Most author-publisher contracts require either party to notify the other as soon as they beocme aware of copyright infringement by a third party. Typical contracts specify a process for deciding whether to pursue the claim jointly or separately, impose a duty of cooperation even if one party chooses not to pursue the claim against the third party, and define how costs of litigation and any recovery through judgement or settlement will be divided.

I don’t know if the original publisher plaintiffs notified authors or complied with the other provisions of these clauses of their contracts before they sued Google, how these contract clauses apply to claims that were made only as members of a class in a class action, or whether a settlement agreement can, by its terms, legalize a division of settlement funds contrary to previous contractual obligations specifically describing the division of potential settlement funds. But I think it likely that many publishers haven’t complied with these terms of their pre-existing contracts with authors. And certianly the allocaiton would be contrary to specific infringement settlement allocation clauses in most contracts.

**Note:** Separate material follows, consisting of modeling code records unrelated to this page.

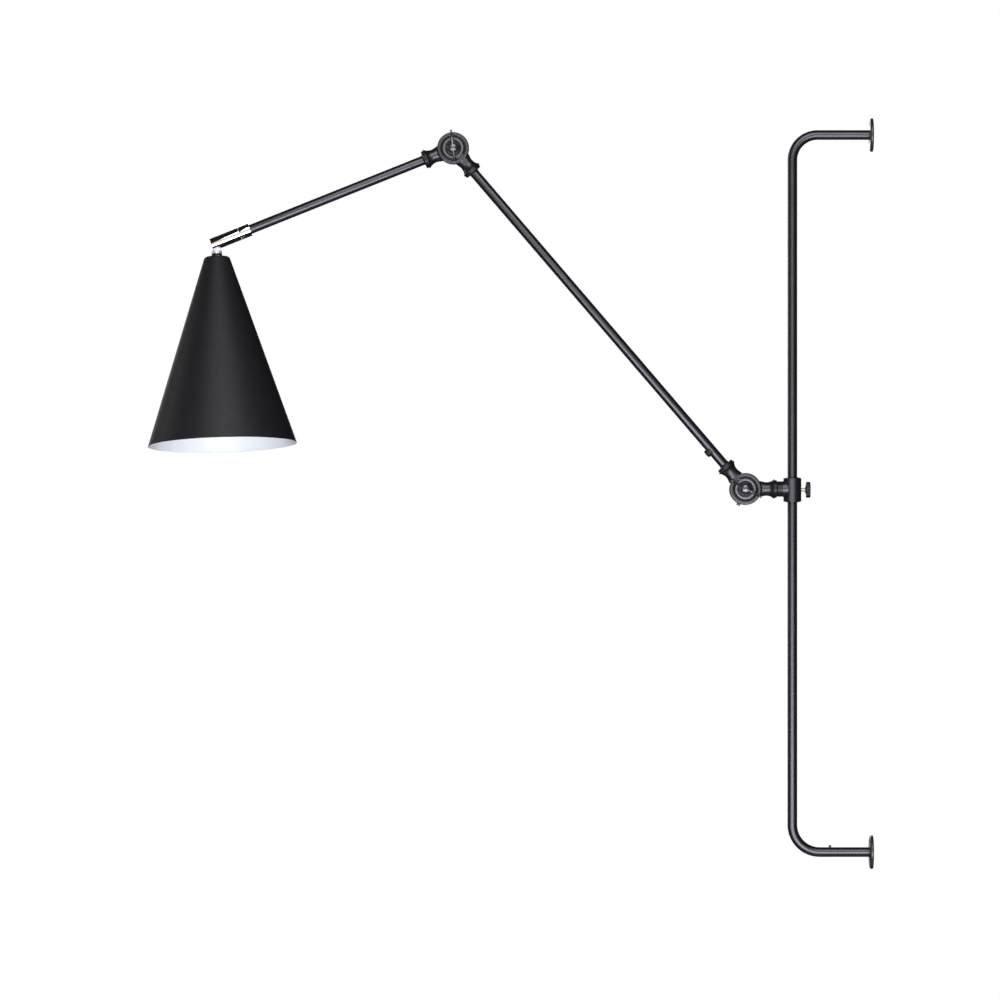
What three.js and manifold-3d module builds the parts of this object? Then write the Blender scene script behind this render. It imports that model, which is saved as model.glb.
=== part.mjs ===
// Wall lamp: a two-section swinging arm that slides and turns on a U-shaped wall rail.
// Millimetres, +Z up. The wall is the plane x = 0, and the lamp reaches away from it along -X.
// The origin is the centre of the lower wall flange's back face. The front is -Y.

import * as THREE from 'three';
import { mergeVertices } from 'three/addons/utils/BufferGeometryUtils.js';
import Module from 'manifold-3d';

const wasm = await Module();
wasm.setup();

// Fits, shared by every piece
const SEAT_GAP = 0.3; // between pieces that touch
const TURN_GAP = 0.4; // round a piece that turns inside another
const OVERRUN = 3; // how far a cutter runs past the face it opens

// Sides of round pieces, by how large they are
const SMALL_SIDES = 16;
const ROUND_SIDES = 20;
const DISC_SIDES = 28;
const SHADE_SIDES = 48;
const BEND_STEPS = 6;
const CORNER_STEPS = 3;

// Wall rail
const RAIL_SPAN = 1000; // between the axes of its two legs
const RAIL_STAND_OFF = 112.5; // wall to the axis of the upright
const PIPE_RADIUS = 6.75;
const PIPE_WALL = 1.2;
const UPPER_BEND_RADIUS = 35;
const LOWER_BEND_RADIUS = 38;

// Wall flanges
const FLANGE_RADIUS = 23.5;
const FLANGE_THICKNESS = 5.2;
const FLANGE_EDGE = 1.2;
const FLANGE_RECESS = 2;
const FIXING_CIRCLE_RADIUS = 15.2;
const FIXING_HOLE_RADIUS = 2.2;
const FIXING_SINK_RADIUS = 4;
const FIXING_SINK_DEPTH = 2.2;
const FIXING_COUNT = 3;

// Small screw on top of the lower leg
const LEG_SCREW_STAND_OFF = 60.1;
const LEG_SCREW_HEAD_RADIUS = 1.8;
const LEG_SCREW_HEAD_HEIGHT = 2.6;
const LEG_SCREW_SHANK_RADIUS = 1.1;
const LEG_SCREW_SHANK_LENGTH = 3;

// Collar on the rail, its nylon liner and its boss
const COLLAR_HEIGHT = 505.2; // above the lower leg, at rest
const COLLAR_RADIUS = 12.5;
const COLLAR_SIDE = 29.6; // height of its outer wall
const COLLAR_LENGTH = 34.4; // height at its bore, past the sloping ends
const LINER_WALL = 1.2;
const LINER_SLIT = 1.6;
const BOSS_RADIUS = 11;
const BOSS_RISE = 1.2; // the boss's axis above the collar's middle
const BOSS_GROOVE_WIDTH = 1.1;
const BOSS_GROOVE_DEPTH = 0.5;
const BOSS_GROOVE_FIRST = 14.2;
const BOSS_GROOVE_PITCH = 2.6;
const BOSS_GROOVE_COUNT = 3;

// Thumbscrew on the wall side of the collar
const THUMBSCREW_RADIUS = 2.4;
const THUMBSCREW_BARE_LENGTH = 6.5;
const KNOB_RADIUS = 11.1;
const KNOB_THICKNESS = 6;
const KNOB_EDGE = 0.8;
const KNOB_KNURLS = 24;
const KNOB_KNURL_DEPTH = 0.5;
const KNOB_SOCKET_DEPTH = 4;

// Joint discs: each joint is a front half and a rear half that turn on one bolt
const JOINT_REACH = 65.8; // axis of the upright to the shoulder joint
const DISC_RADIUS = 22.3;
const JOINT_DEPTH = 19; // both halves together
const DISC_EDGE = 1.4;
const FACE_GROOVE_INNER = 15;
const FACE_GROOVE_OUTER = 17;
const FACE_GROOVE_DEPTH = 1.4;
const FACE_DROP = 0.4; // how far the middle of the face lies below its rim
const CHAMBER_INNER = 9.5;
const CHAMBER_OUTER = 17.5;
const CHAMBER_DEPTH = 6.5;
const DISC_RUNNING_GAP = 0.6; // round a disc, where the other half's neck passes it

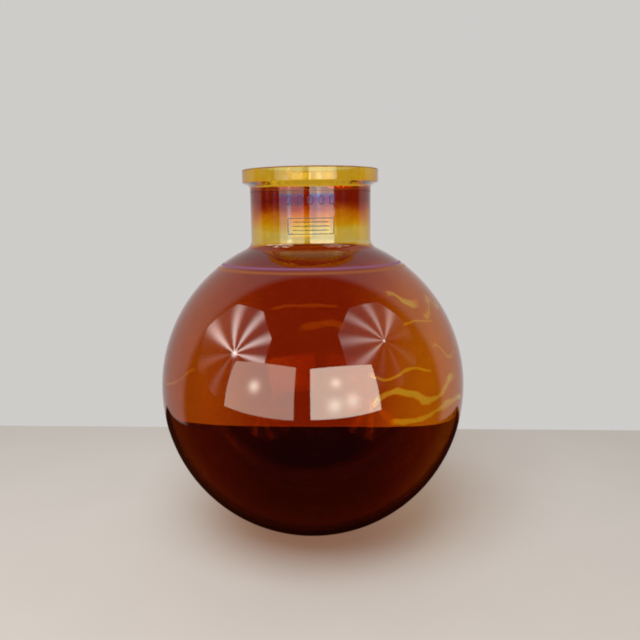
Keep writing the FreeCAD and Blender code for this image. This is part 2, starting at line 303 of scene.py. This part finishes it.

It’s also important to recognize that all of these these contractual terms were, ideally, negotiated. Authors who made concessions to publishers on other aspects of their contracts (e.g. royalty percentage) in exchange for e.g. more favorable terms on e-rights or reservation or reversion of rights would under the settlement see those e-rights clawed back by publishers, but wouldn’t see any reciprocal recovery by authors of the things they had conceded in exchange.


After writing the previous comments, I came across a set of articles by Lynn Chu (see the right sidebar of her home page for more), a lawyer and literary agent:

The Google Book Settlement’s accounting details are ugly, the default assumptions worse…

FAQ on the Google Book Settlement

She comes to almost the exact same conclusions I had reached independently about how the determinations of who owns which rights, the revenue split, and the conflict resolution process all would alter existing contracts against authors and in favor of print publishers (and Google).